|
Our work during the two-month stay in the Knowledge and Database
Systems Laboratory in National Technical University of Athens is
mainly on improving the paper "Clustering XML Documents by
Structure".
We read quite a lot of papers on this topic. New ideas came into
our mind when reading these papers. After discussion, we agreed
on to make some modifications to the original paper, such as adding
the classifying part and etc. After two-month's work, the improvements
we made are as follows:
1. Add the pre-processing part. This procedure results in great
reduction of computing time and also improves the clustering accuracy.
2. Reduce the complexity of Tree Edit Algorithm. The original algorithm
from Selcow works in exponential time. Our new approach works in
quadric time. This also results in a dramatic reduction in computing
time.
3. Change the stopping rule. The original stopping rule was from
intuitive. We applied the C-index stopping rule that is found in
L. J. Hubert and J. R. Levin's paper. This approach proved to be
effective.
4. Add the classifying part. This part mainly deals with the problem
upon the arrival of new XML documents. The K-NN algorithm we use
proved to be effective.
5. Add the mapping clusters with DTDs part.

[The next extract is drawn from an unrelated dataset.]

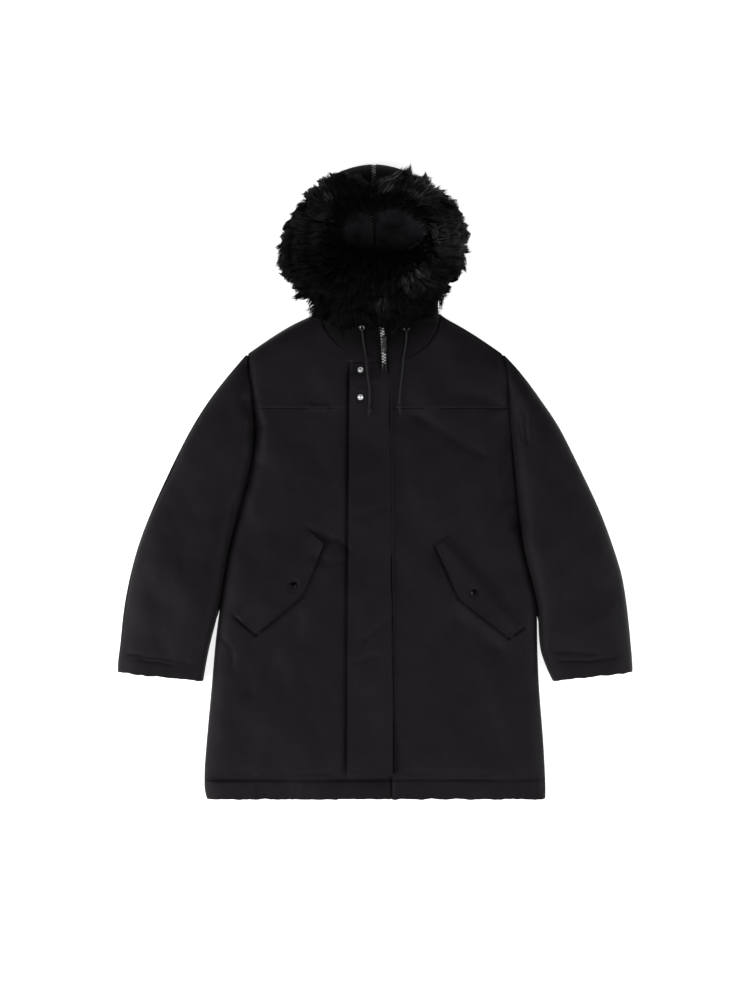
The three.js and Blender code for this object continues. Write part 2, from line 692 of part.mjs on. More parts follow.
// Fur ruff round the face opening: a tufted ring, cut to the hood and split over the zip.
function addRuff() {
  const at = (turn, around) => {
    const degrees = turn * 360;
    const get = (name) => along(RUFF, "angle", name, degrees);
    const direction = THREE.MathUtils.degToRad(degrees);
    const tuft = Math.sin(turn * 2 * Math.PI * RUFF_TUFTS + 2 * Math.sin(turn * 4 * Math.PI));
    const outer = get("outer") * (1 + RUFF_TUFT_DEPTH * (tuft - 1));
    const inner = get("inner");
    const radius = mix(inner, outer, 0.5 + 0.5 * Math.cos(around));
    const swell = 1 + 0.06 * Math.sin(3 * around + tuft);
    const z = mix(get("low"), get("high"), 0.5 + 0.5 * Math.sin(around) * swell);
    return point(RUFF_X + radius * Math.cos(direction), RUFF_Y + radius * Math.sin(direction), z);
  };
  const slit = new THREE.BoxGeometry(RUFF_SLIT, 400, 300);
  slit.deleteAttribute("normal");
  slit.deleteAttribute("uv");
  slit.translate(HOOD[HOOD.length - 1].frontX, RUFF_Y - 210, 50);
  const channel = hoodBody(1.1).add(solid(zipGeometry(ZIP_HALF + 0.6, ZIP_WALL + 1)));
  const made = solid(ring(54, 10, at)).subtract(channel).subtract(solid(merged(slit)));
  const bodies = made.decompose().sort((a, b) => b.volume() - a.volume());
  add("ruff", geometryOf(bodies[0]), FUR);
}

// A box's or extrusion's geometry with its shared corners joined.
function merged(geometry) {
  const source = geometry.index ? geometry.toNonIndexed() : geometry;
  const array = source.getAttribute("position").array;
  const seen = new Map();
  const positions = [];
  const index = [];
  for (let i = 0; i < array.length; i += 3) {
    const key = [0, 1, 2].map((k) => Math.round(array[i + k] * 1e4)).join();
    if (!seen.has(key)) {
      seen.set(key, positions.length / 3);
      positions.push(array[i], array[i + 1], array[i + 2]);
    }
    index.push(seen.get(key));
  }
  return closed(positions, index);
}

// Middle of the zip's upper side at a place along it: 0 at the hood's rim, 1 at the hem end.
function zipPoints() {
  const overHood = [1, 0.9, 0.8, 0.7, 0.6, 0.5, 0.42, 0.34, 0.26, 0.19, 0.13, 0.07, 0.02];
  const onHood = overHood.map((v) => hoodPoint(0, v));
  const levels = [205, 185, 160, YOKE_Y, ...SIDE_LEVELS, -405, -475, -525, ZIP_END_Y];
  const onBody = levels.map((y) => point(zipX(y), y, restOnBody(zipX(y), y, 8)));
  return onHood.concat(onBody);
}

function zipGeometry(half, thickness) {
  const middle = zipPoints();
  const outer = (u, v) => middle[v].clone().add(point(u * half, 0, ZIP_GAP + thickness));
  return wall([-1, 1], range(middle.length), outer, () => point(0, 0, -thickness));
}

// Storm flap over the zip, with its free edge to the right.
function flyTop(x, y) {
  const down = (FLY.top - y) / (FLY.top - FLY.bottom);
  const free = mix(FLY.freeTop, FLY.freeBottom, down);
  const sewn = mix(FLY.sewnTop, FLY.sewnBottom, down);
  const share = (x - free) / (sewn - free);
  const lift = mix(FLY_LIFT, SEAM_GAP + 0.2, smooth((share - 0.94) / 0.06));
  return restOnBody(x, y, 9) + lift + FLAP_WALL;
}

function addFlap() {
  const levels = [218, 212, 195, 170, YOKE_Y, ...SIDE_LEVELS, -375, -420, -470, -510, -535, -545];
  const xOf = (u, y) => {
    const down = (FLY.top - y) / (FLY.top - FLY.bottom);
    return mix(mix(FLY.freeTop, FLY.freeBottom, down), mix(FLY.sewnTop, FLY.sewnBottom, down), u);
  };
  const outer = (u, y) => point(xOf(u, y), y, flyTop(xOf(u, y), y));
  const inward = () => point(0, 0, -FLAP_WALL);
  const across = [0, 0.05, 0.25, 0.5, 0.75, 0.94, 1];
  add("fly_flap", wall(across, levels, outer, inward), CLOTH);
}

// A pocket flap's place: u along its sewn edge, v from that edge to its free edge.
function pocketPlace(pocket, u, v) {
  const dx = pocket.x2 - pocket.x1;
  const dy = pocket.y2 - pocket.y1;
  const length = Math.hypot(dx, dy);
  const sign = pocket.name === "right" ? 1 : -1;
  const depth =
    u < POCKET_POINT
      ? mix(pocket.start, pocket.middle, u / POCKET_POINT)
      : mix(pocket.middle, pocket.end, (u - POCKET_POINT) / (1 - POCKET_POINT));
  const x = mix(pocket.x1, pocket.x2, u) - (sign * dy * depth * v) / length;
  const y = mix(pocket.y1, pocket.y2, u) + (sign * dx * depth * v) / length;
  return [x, y];
}

function addPockets() {
  const us = [0, 0.03, 0.12, 0.24, 0.35, POCKET_POINT, 0.58, 0.7, 0.82, 0.93, 0.98, 1];
  const vs = [0, 0.08, 0.3, 0.55, 0.8, 0.95, 1];
  const top = (pocket, u, v) => {
    const [x, y] = pocketPlace(pocket, u, v);
    return point(x, y, restOnBody(x, y, 14) + POCKET_GAP + FLAP_WALL);
  };
  for (const pocket of POCKETS) {
    const outer = (u, v) => top(pocket, u, v);
    const down = () => point(0, 0, -FLAP_WALL);
    add(`pocket_flap_${pocket.name}`, wall(us, vs, outer, down), CLOTH);
    const share = pocket.reach / pocket.middle;
    addSnap(`pocket_snap_${pocket.name}`, top(pocket, pocket.snap, share), GUNMETAL);
  }
}

// A snap's cap: a domed disc with a rolled edge, turned round the Z axis.
function addSnap(name, place, material) {
  const profile = [[0, 0], [0.93, 0], [1, 0.5], [0.98, 1.3], [0.8, 2.1], [0.4, 2.6], [0, 2.7]];
  const geometry = new THREE.LatheGeometry(
    profile.map(([r, z]) => new THREE.Vector2(r * SNAP_RADIUS, z)),
    16,
  );
  geometry.rotateX(Math.PI / 2);
  geometry.translate(place.x, place.y, place.z + 0.5);
  add(name, merged(geometry), material);
}

function addFlySnaps() {
  FLY_SNAPS.forEach((y, i) => {
    addSnap(`fly_snap_${i + 1}`, point(FLY_SNAP_X, y, flyTop(FLY_SNAP_X, y)), SILVER);
  });
}

// Hood's front at a place in plan: its height and normal, found from the nearest grid point.
function hoodFrontAt(x, y) {
  let best = { away: Infinity };
  for (const i of range(121))
    for (const j of range(61)) {
      const angle = mix(-1.2, 1.2, i / 120);
      const v = mix(0, 0.3, j / 60);
      const p = hoodPoint(angle, v);
      const away = Math.hypot(p.x - x, p.y - y);
      if (away < best.away) best = { away, z: p.z, normal: hoodNormal(angle, v) };
    }
  return best;
}

// Grommets on the hood's front, each a ring with the cord's hole.
function addGrommets() {
  for (const cord of CORDS) {
    const [x, y] = cord.grommet;
    const { z, normal } = hoodFrontAt(x, y);
    const radii = [GROMMET_HOLE, GROMMET_RADIUS, GROMMET_RADIUS, 4.6, 3.2, GROMMET_HOLE];
    const heights = [0, 0, 0.7, 1.5, 1.6, 1];
    const points = radii.map((r, i) => new THREE.Vector2(r, heights[i]));
    const geometry = new THREE.LatheGeometry(points.concat(points[0].clone()), 20);
    geometry.applyQuaternion(new THREE.Quaternion().setFromUnitVectors(point(0, 1, 0), normal));
    const seat = point(x, y, z).addScaledVector(normal, 0.4);
    geometry.translate(seat.x, seat.y, seat.z);
    add(`grommet_${cord.name}`, merged(geometry), SILVER);
  }
}

// Height that a cord rests on at a place in plan.
function cordRest(x, y) {
  if (y > FLY.top + 4) {
    const front = hoodFrontAt(x, y);
    return front.away < 3 ? front.z : bodyTop(x, y);
  }
  const overFly = x > FLY.freeTop && x < FLY.sewnTop + 3;
  return overFly ? flyTop(x, Math.min(y, FLY.top)) : bodyTop(x, y);
}

// Drawcords, which lie from their grommets over the hood's front onto the flap, with knots.
function addCords() {
  for (const cord of CORDS) {
    const lie = ([x, y], i) => {
      const lift = i === 0 ? 3.6 : 0.6;
      return point(x, y, cordRest(x, y) + CORD_RADIUS + lift);
    };
    const places = cord.x.map((x, i) => lie([x, cord.y[i]], i));
    const path = new THREE.CatmullRomCurve3(places, false, "centripetal");
    const section = new THREE.Shape();
    for (const i of range(8)) {
      const angle = (i / 8) * 2 * Math.PI;
      const [x, y] = [CORD_RADIUS * Math.cos(angle), CORD_RADIUS * Math.sin(angle)];
      if (i === 0) section.moveTo(x, y);
      else section.lineTo(x, y);
    }
    section.closePath();
    const options = { steps: 26, extrudePath: path, bevelEnabled: false };
    const tube = new THREE.ExtrudeGeometry(section, options);
    add(`cord_${cord.name}`, merged(tube), CORD_MATERIAL);
    const end = places[places.length - 1];
    const knot = new THREE.SphereGeometry(KNOT_RADIUS, 10, 7);
    knot.scale(1, 1.25, 0.85);
    const away = KNOT_RADIUS * 1.25 + SEAM_GAP;
    const restZ = cordRest(end.x, end.y - away) + KNOT_RADIUS * 0.85 + 0.4;
    knot.translate(end.x, end.y - away, restZ);
    add(`knot_${cord.name}`, merged(knot), CORD_MATERIAL);
  }
}

// Zip slider with its bridge, and the pull tab that hangs in it.
const SLIDER_Y = 262;
const SLIDER = { half: 4.4, reach: 6, plate: 2.6 };
const BRIDGE = { half: 1.1, high: 3.4, reach: 3.2, wall: 0.9 };
const PULL = { bar: 0.8, armInner: 1.7, armOuter: 3.2, half: 4.2, eye: 5, length: 24, thick: 1.6 };
const PULL_LIFT = 1.3; // hinge above the slider's plate

function sliderPlace() {
  const front = hoodFrontAt(zipX(SLIDER_Y), SLIDER_Y + SLIDER.reach);
  return { x: zipX(SLIDER_Y), z: front.z + ZIP_GAP + ZIP_WALL + 0.6 };
}

// A box about a middle in plan, from one height to another.
function boxAt(x, y, halfX, halfY, low, high) {
  const box = new THREE.BoxGeometry(2 * halfX, 2 * halfY, high - low);
  box.translate(x, y, (low + high) / 2);
  return solid(merged(box));
}

function addSlider() {
  const { x, z } = sliderPlace();
  const top = z + SLIDER.plate;
  const high = top + BRIDGE.high;
  const plate = boxAt(x, SLIDER_Y, SLIDER.half, SLIDER.reach, z, top);
  const bridge = boxAt(x, SLIDER_Y, BRIDGE.half, BRIDGE.reach, top - 0.2, high);
  const eyeReach = BRIDGE.reach - BRIDGE.wall;
  const eye = boxAt(x, SLIDER_Y, 2 * BRIDGE.half, eyeReach, top + 0.01, high - BRIDGE.wall);
  add("zip_slider", geometryOf(plate.add(bridge.subtract(eye))), SILVER);
}

function addPull() {
  const { x, z } = sliderPlace();
  const low = z + SLIDER.plate + PULL_LIFT - PULL.bar;
  const high = low + PULL.thick;
  const bar = boxAt(x, SLIDER_Y, PULL.armOuter, PULL.bar, low, high);
  const armMiddle = (PULL.armInner + PULL.armOuter) / 2;
  const armHalf = (PULL.armOuter - PULL.armInner) / 2;
  const armEnds = [SLIDER_Y - PULL.eye - 1, SLIDER_Y + PULL.bar];
  const armY = (armEnds[0] + armEnds[1]) / 2;
  const armReach = (armEnds[1] - armEnds[0]) / 2;
  const arms = [-1, 1].map((side) => boxAt(x + side * armMiddle, armY, armHalf, armReach, low, high));
  const tabY = SLIDER_Y - (PULL.length + PULL.eye) / 2;
  const tab = boxAt(x, tabY, PULL.half, (PULL.length - PULL.eye) / 2, low, high);
  const made = arms.reduce((joined, arm) => joined.add(arm), bar.add(tab));
  add("zip_pull", geometryOf(made), SILVER);
}

addBack();
addFronts();
addYokes();
addSleeves();
addHood();
addRuff();
add("front_zip", zipGeometry(ZIP_HALF, ZIP_WALL), GUNMETAL);
addFlap();
addPockets();
addFlySnaps();
addGrommets();
addCords();
addSlider();
addPull();

export default parka;
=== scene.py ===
"""Black padded parka with a fur-trimmed hood, laid flat on its back and seen from straight above."""

import json
import math
import random

import bmesh
import bpy
from mathutils import Matrix, Vector, noise
from mathutils.bvhtree import BVHTree
from mathutils.kdtree import KDTree

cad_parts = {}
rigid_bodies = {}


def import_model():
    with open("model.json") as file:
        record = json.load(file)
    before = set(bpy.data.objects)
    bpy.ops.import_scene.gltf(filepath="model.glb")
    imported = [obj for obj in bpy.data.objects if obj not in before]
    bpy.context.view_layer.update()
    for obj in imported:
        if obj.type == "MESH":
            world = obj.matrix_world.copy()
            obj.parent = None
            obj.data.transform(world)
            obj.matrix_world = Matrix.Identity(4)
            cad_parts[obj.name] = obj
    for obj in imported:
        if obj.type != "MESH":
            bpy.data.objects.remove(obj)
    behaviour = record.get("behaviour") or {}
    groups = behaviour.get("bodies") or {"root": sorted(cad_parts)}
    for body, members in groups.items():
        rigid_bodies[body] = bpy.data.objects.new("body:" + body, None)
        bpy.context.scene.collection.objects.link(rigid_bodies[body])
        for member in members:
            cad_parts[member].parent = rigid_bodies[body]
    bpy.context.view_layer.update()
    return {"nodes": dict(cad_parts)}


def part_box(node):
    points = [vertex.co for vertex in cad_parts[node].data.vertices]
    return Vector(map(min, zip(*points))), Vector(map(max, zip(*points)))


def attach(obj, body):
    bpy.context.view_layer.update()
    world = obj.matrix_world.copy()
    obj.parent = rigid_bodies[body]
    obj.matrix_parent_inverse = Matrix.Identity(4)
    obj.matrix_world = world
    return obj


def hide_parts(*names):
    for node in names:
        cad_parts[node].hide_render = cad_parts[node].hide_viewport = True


bl_info = {
    "name": "Padded Parka",
    "version": (1, 0, 0),
    "blender": (4, 5, 0),
    "location": "3D View > Sidebar > Parka",
    "description": "Cloth, fur, zips, snaps and cords of a padded parka laid flat",
    "category": "Object",
}

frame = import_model()
NODES = frame["nodes"]

MM = 0.001
GARMENT = "garment"
PULL_TAB = "pull_tab"

# The photograph's frame: its height in pixels, a pixel's real size, and the place at its middle
FRAME_HEIGHT = 1000
PIXEL = 1.85 * MM
VIEW_X = 0.0
VIEW_Y = (481.5 - FRAME_HEIGHT / 2) * PIXEL
CAMERA_HEIGHT = 6.0
CLOTH_HEIGHT = 0.035

# Places on the garment, in metres
HEM_STITCH_Y = -0.552
HEM_Y = -0.589
ZIP_STOP_Y = -0.495
CUFF_Y = -0.358
YOKE_Y = 0.136
FLY_TOP = 0.218
FLY_BOTTOM = -0.545
FLY_FREE = (-0.0463, -0.051)
FLY_SEWN = (0.033, 0.0385)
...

In this part, we use
an application DDbE to extract a DTD for every derived cluster and
then use a DTD parser to get a tree structure for every DTD. By
using the Tree Edit Algorithm, we are able to map the clusters with
the original DTDs.
In the last week, we together worked on writing a technical report
on the whole project. We described the whole project in detail and
gave out the experimental results and our explanation. The name
of the technical report is "Clustering and Classifying XML
Documents"
My work during the stay in the lab mainly covers the following
parts.
1. Get the idea of pre-processing after discussion with Theodore
and Klaas. Implement the pre-processing algorithm that is comprised
of two parts: nesting reduction and repetition reduction.
2. Detect the complexity of the original Tree Edit Algorithm. Implement
the new algorithm that reduces the complexity from exponential to
quadric.
3. Work together with Klaas to implement the clustering algorithm.
More specially, I finished the part to get a Minimum Spanning Tree
from the original graph.
4. Using the application DDbE to derive DTD for every cluster.
5. Using the DTD parse to get a tree structure for a given DTD.
6. Run experiments. More specifically on Timing analysis and evaluating
the accuracy of clustering.
7. Work together with Klaas to write the technical report. "Clustering
and Classifying XML Documents"
The following graph shows the whole project. And under the graph,
we give a short description for every single part.
Clustering and Classifying XML Document
Parse XML file:
We use XML SaxParser to parse the XML files. The Parser constructs
a tree structure for every XML document.
Pre-processing:
First phase: Deal with the nesting reduction problem.
Second phase: Deal with the repetition reduction problem.
After these 2 phrases, we get a summary tree for every XML document.
This summary tree will better represent the structure rules the
XML document conforms to. Because we would like to cluster by similar
DTDs this summary tree will generate more correct results.
Calculate similarity distance between summary trees:
We are now applying Andres's algorithm to calculate the similarity
distance between summary trees. (The only difference is that we
disallow the tree insertion and deletion operation.) The complexity
of this algorithm is quadric.
Clustering algorithm
We use the Single Link Clustering algorithm. And then we apply
the C-index stopping rule to get the right number of clusters.
Classification Algorithm
We use the K-nearest-neighbor algorithm. This means that we take
K XML files from each cluster and compare them to the new file.
After this we rank all the XML files and choose the cluster that
the highest rankings.
Evaluation of clustering results
Here we try to specify a good method for evaluating our clustering
results.
Extract DTD
We will use a software package DDBEV that can generate a DTD that
will conform to all XMLs in each cluster.
DTD Parser
After we have 1 DTD for each cluster we will extract a tree structure
from this with a java program we found on the Internet. Generating
this tree we will loose information, for example the | , * and ?
operations. Because the structure weighs more on the similarity
instead of the operations this will hopefully not be a problem.
Compare Original and Cluster DTD Trees
Using this simplified tree we can now also compare the original
DTD and the DTD from each cluster using our Tree Edit Distance Algorithm.
|